STATED GOAL:
Exactly the lines from the line with "Model this object" to the line with "wasm.setup();" should be extracted, both included, with no other lines.

SUPPLIED MATERIAL:
-=-=-
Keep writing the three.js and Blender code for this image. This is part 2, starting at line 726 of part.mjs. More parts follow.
-=-=-
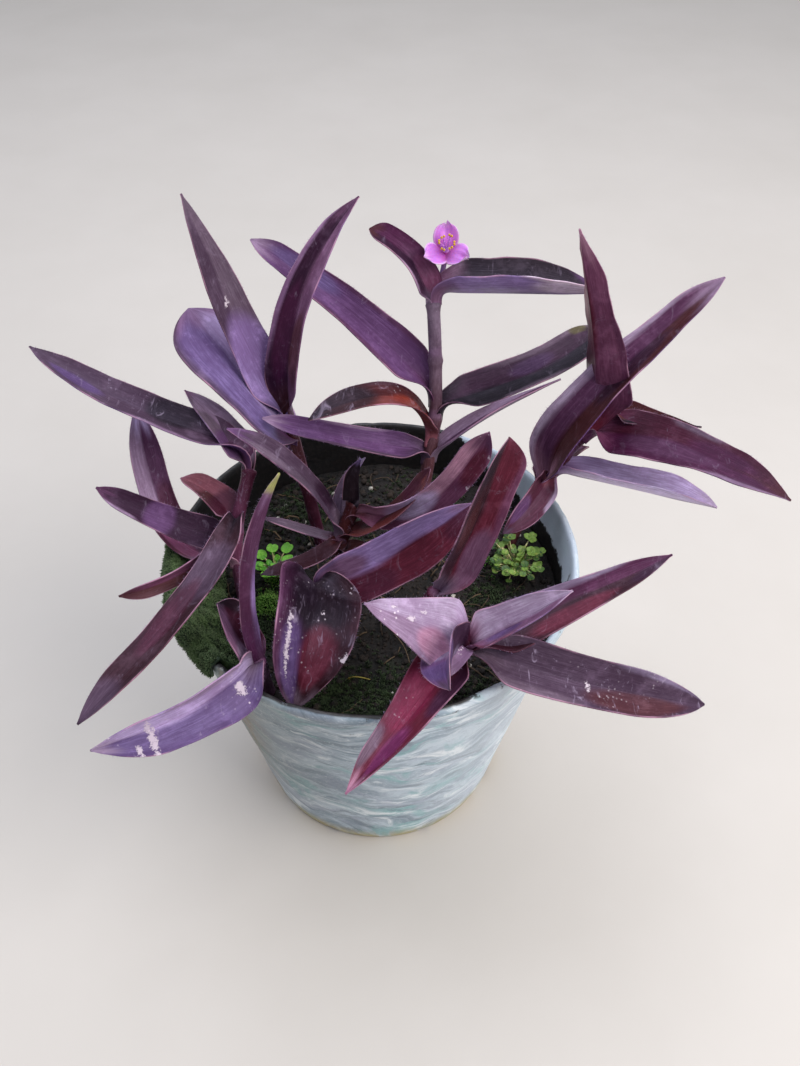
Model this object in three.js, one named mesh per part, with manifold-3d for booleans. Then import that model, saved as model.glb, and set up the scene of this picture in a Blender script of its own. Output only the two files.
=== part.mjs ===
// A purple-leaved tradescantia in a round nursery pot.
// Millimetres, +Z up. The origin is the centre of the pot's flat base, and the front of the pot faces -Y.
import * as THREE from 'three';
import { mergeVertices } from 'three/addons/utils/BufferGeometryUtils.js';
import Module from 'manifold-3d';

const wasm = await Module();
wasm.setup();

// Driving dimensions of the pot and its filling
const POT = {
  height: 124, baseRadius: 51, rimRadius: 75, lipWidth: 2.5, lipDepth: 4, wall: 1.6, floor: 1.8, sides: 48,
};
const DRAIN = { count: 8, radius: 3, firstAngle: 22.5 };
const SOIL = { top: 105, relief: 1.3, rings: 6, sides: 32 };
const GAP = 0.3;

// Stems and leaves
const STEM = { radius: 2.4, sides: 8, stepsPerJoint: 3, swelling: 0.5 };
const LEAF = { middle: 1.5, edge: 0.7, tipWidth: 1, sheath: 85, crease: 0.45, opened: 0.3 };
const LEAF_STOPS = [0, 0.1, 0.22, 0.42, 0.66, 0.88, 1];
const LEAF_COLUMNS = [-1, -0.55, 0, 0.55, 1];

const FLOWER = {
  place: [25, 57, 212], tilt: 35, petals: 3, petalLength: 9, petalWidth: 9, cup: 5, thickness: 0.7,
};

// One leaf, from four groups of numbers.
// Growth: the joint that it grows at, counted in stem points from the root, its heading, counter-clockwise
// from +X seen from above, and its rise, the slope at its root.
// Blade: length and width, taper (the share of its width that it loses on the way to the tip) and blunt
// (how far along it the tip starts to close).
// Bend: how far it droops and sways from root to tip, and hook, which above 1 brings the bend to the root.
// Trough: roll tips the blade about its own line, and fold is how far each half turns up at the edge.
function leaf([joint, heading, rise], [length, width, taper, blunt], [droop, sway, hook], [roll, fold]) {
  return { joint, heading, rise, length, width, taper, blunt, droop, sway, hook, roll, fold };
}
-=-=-
EXERCISE OUTPUT:
Model this object in three.js, one named mesh per part, with manifold-3d for booleans. Then import that model, saved as model.glb, and set up the scene of this picture in a Blender script of its own. Output only the two files.
=== part.mjs ===
// A purple-leaved tradescantia in a round nursery pot.
// Millimetres, +Z up. The origin is the centre of the pot's flat base, and the front of the pot faces -Y.
import * as THREE from 'three';
import { mergeVertices } from 'three/addons/utils/BufferGeometryUtils.js';
import Module from 'manifold-3d';

const wasm = await Module();
wasm.setup();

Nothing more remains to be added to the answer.